Tilka Majhi


Tilka Majhi, according to popular accounts, was an Indian tribal leader who led a rebellion against British colonial rule from 1771 until his capture and execution in 1785. In these narratives, he is described as one of the earliest freedom fighters who organised local residents against the administration of the East India Company and is said to have assassinated Augustus Cleveland with a poison arrow, although contemporary records [|suggest otherwise].
According to historian Dinesh Narayan Verma, government records up to 1965 and early post-independence writings on tribal history, make no mention of a tribal leader [|named] 'Tilka Manjhi' or of his role in the death of Augustus Cleveland. He further noted that the first appearance of the figure 'Tilka Manjhi' came in 1970, in a book by Ramlakhan Prasad Gond, an engineer by profession, and concluded that Tilka Manjhi emerged as a historical personality without single historical evidence.
Since the 1970s, Tilka Manjhi has been featured in various literary works such as Mahasweta Devi's book Shaalgirah Ki Pukar Par. Several streets, institutions have been named after him.

Popular biography

According to collective memory, Tilka Manjhi was born in Tilakpur village of Sultanganj, Bengal Subah, traditionally identified as Santal, though some sources suggest otherwise. He had acquired the skills of archery, hunting wild animals, fording rivers, and climbing high trees in his childhood. His name, Tilka, means "person with angry red eyes" in Pahadia language was given due to his fierce nature. As a village head, he adopted the title "Manjhi," which signifies a leader in both Pahadia and Santal communities. Manjhi played a crucial role for worship and leading the Santal community. He was revered as Majhi Baba. His father name was Sundara Murmu. Tilka Manjhi took up arms against the British in 1784, predating the Indian Rebellion of 1857 by more than half a century. He organised the adivasis predominantly Santal to form an armed group to fight against the resource grabbing and exploitation of British.
In 1784, the first armed rebellion occurred against the British, and was the beginning of the Santal revolt. It was due to a famine in 1770 and the consequences of the Court of Directors order influenced by William Pitt the Younger—the Court of Directors issued a ten-year order on the settlement of zamindari. This resulted in a minimal chance to negotiate between local zamdindars and Santal villagers. Majhi attacked Augustus Cleveland, the British commissioner lieutenant, and Rajmahal with a gulel. The British surrounded the Tilapore forest from which he operated, although he and his men held them at bay for several weeks. When he was finally caught in 1784, he was tied to the tail of a horse and dragged to the collector's residence at Bhagalpur. There, his lacerated body was hung from a Banyan tree.

Death of Cleveland

Augustus Cleveland was born in North Devon, England to John Clevland. He joined the service of the Company at the age of 17, partly because of his connection to Sir John Shore. At the young age of 25, Cleveland became the Magistrate and Collector of Bhagalpur and Rajmahal in 1779. Cleveland died on 13 January 1784 at the age of 29 after a month of fever. He died aboard the ship Atlas Indiaman near the mouth of the Hooghly River while sailing to the Cape of Good Hope, and his body was taken back to Calcutta on a pilot boat and buried in South Park Street Cemetery.

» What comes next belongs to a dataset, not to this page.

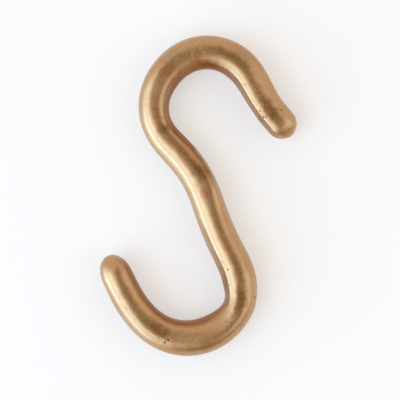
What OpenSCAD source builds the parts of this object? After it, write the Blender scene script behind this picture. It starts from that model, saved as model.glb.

Connection with Jabra Pahadia

Popular accounts suggest that Tilka Manjhi's real name was Jabra Pahadia. However, Verma argues that this was an attempt to equate Tilka Manjhi with a historical figure. According to him, Jabra Pahadia was a historical figure who 'once a noted bandit' but later served in the British administration around the same period. And contemporary records do not support the identification of the two figures as the same.

Legacy

After the Independence of India, a statue of Manjhi was erected at the place of his execution in Bhagalpur town in 1984–85, which is now popularly known as Tilka Manjhi Chowk. The nearby residence of S.P. Bhagalpur was named after him. In 1991, Bhagalpur University was renamed to Tilka Manjhi Bhagalpur University.